Organic matter accumulation in response to tectonism: New data from the Upper Permian Dalong Formation black shales in the Western Hubei Basin, South China and its implications for the end-Permian mass extinction

Redox conditions and primary productivity are proposed to be the major controls of organic matter accumulation in sediments. Studies on the impacts of tectonic processes on it are still limited. We took the Late Permian - Early Triassic Western Hubei Basin located in the north of the South China as an example. In black shales in the Dalong Formation, bottom water redox conditions and surface water productivity are constrained based on analysis of total organic carbon (TOC), geochemical (enrichment of Mo, U, Ni, Cd and Zn) and mineralogical characteristics. It shows the highest productivity in the lower Dalong Formation and the most intensively anoxic and restricted conditions in the middle Dalong Formation.
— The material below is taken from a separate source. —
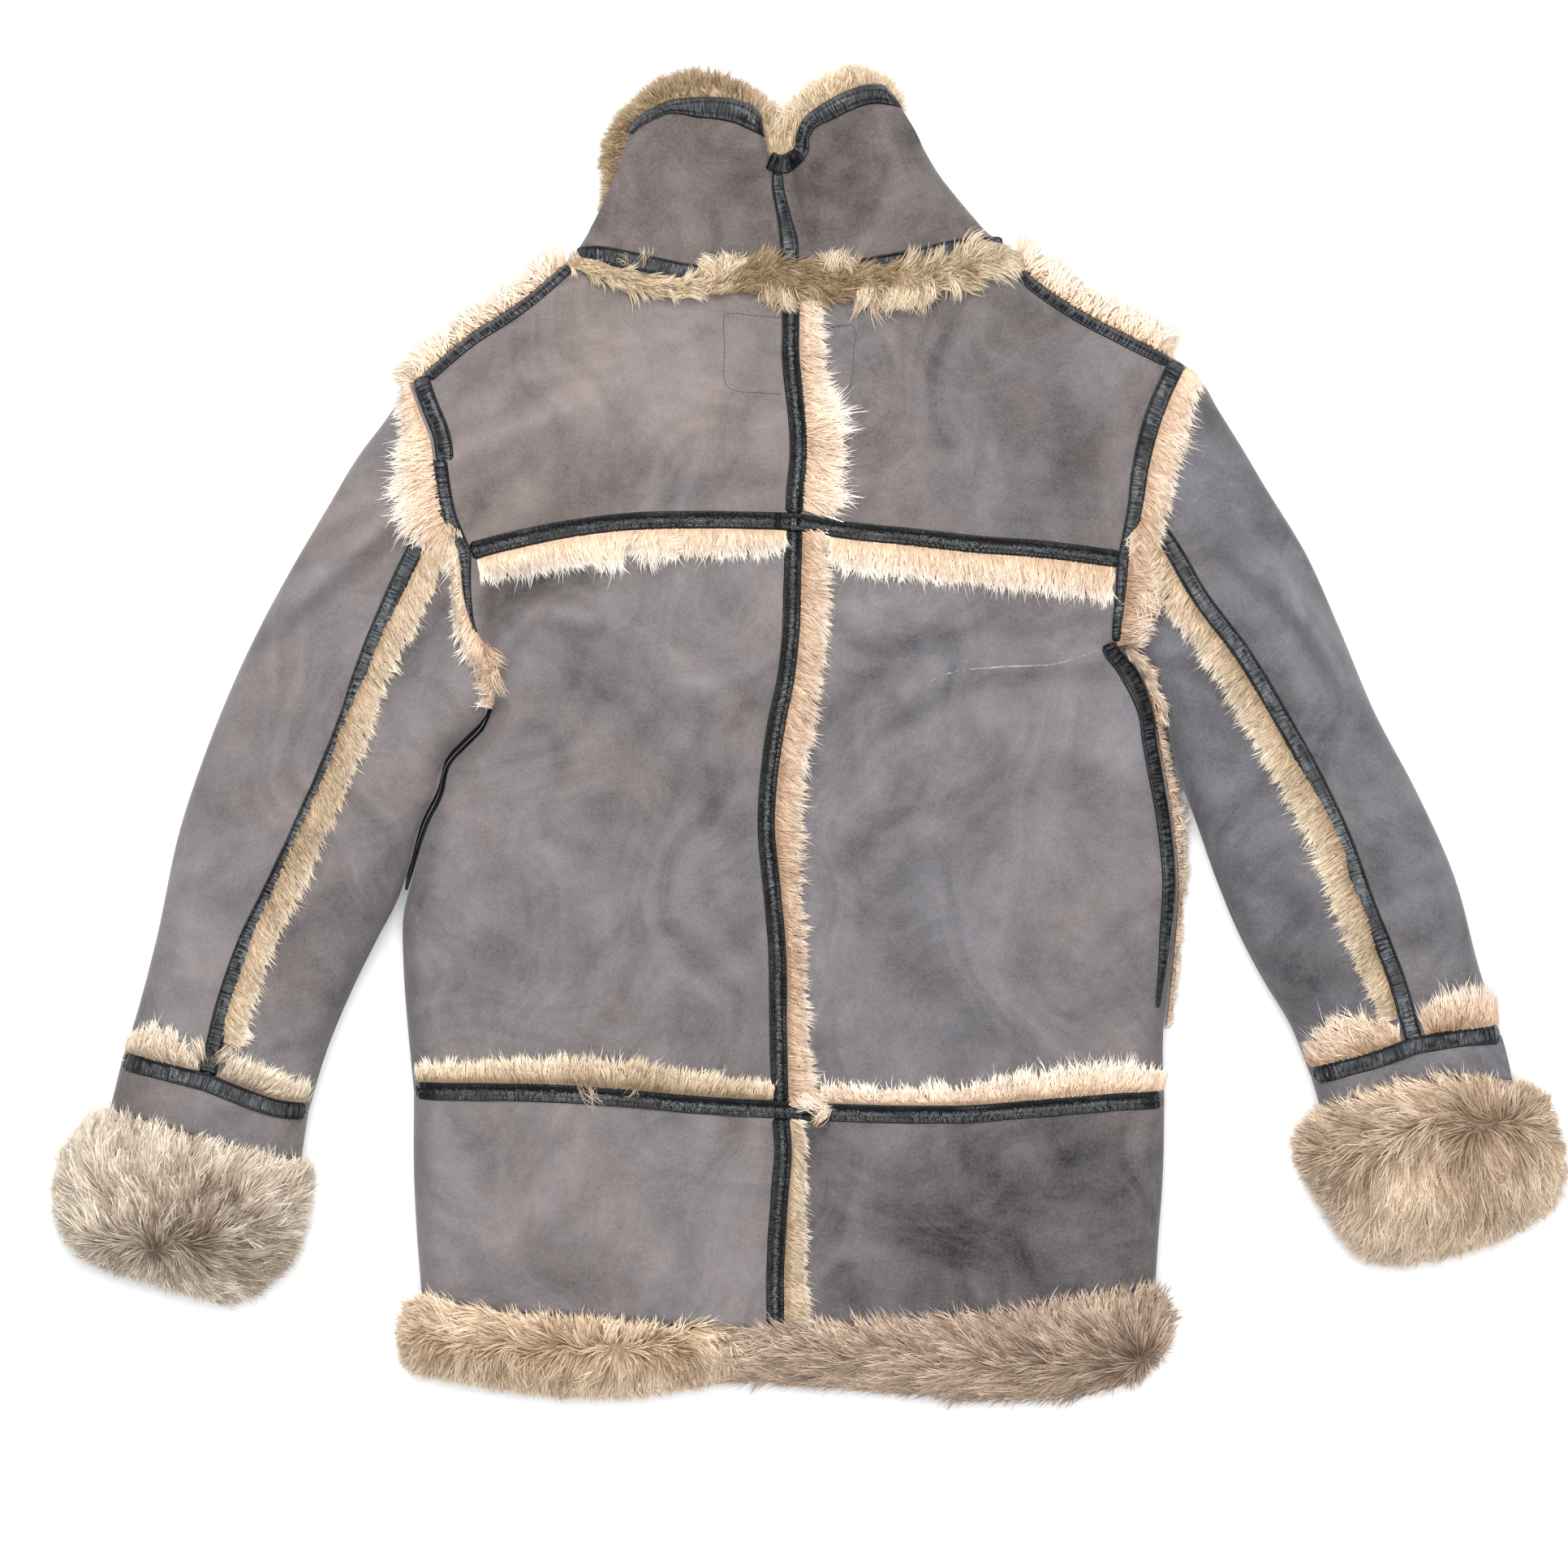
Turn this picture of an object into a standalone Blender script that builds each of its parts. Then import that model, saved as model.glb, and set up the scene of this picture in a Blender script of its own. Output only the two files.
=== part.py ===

The correlation of the sedimentary successions lying the two sides of the basin's boundary fault indicates a subsidence of the basement during the deposition of the lower - middle Dalong Formation, followed by the uplift during the deposition of the upper Dalong Formation. Integrated with the tectonic background of the basin, new data in this study support that: (1) the collision of South and North China plates controlled the paleoceanographic and hydrographic evolution of the Western Hubei Basin, as well as the organic matter accumulation in sediments; (2) the upwelling-induced high productivity and the good preservation in the anoxic environment jointly contributed to the organic matter enrichment in the lower Dalong Formation, while good preservation in anoxic environment is the major cause of the organic matter enrichment in the middle - upper Dalong Formation. This study indicates that tectonism can act as the ultimate driven mechanism for organic matter accumulation in black shales. Our data also supports that plate tectonism in related to the assembly of East Asian blocks with the main body of Pangea can also be treated as one of the ultimate driven mechanisms of the end-Permian mass extinction by creating a restricted anoxic Paleo-Tethys Ocean, which in return exerted a major disturbance to global seawater circulations.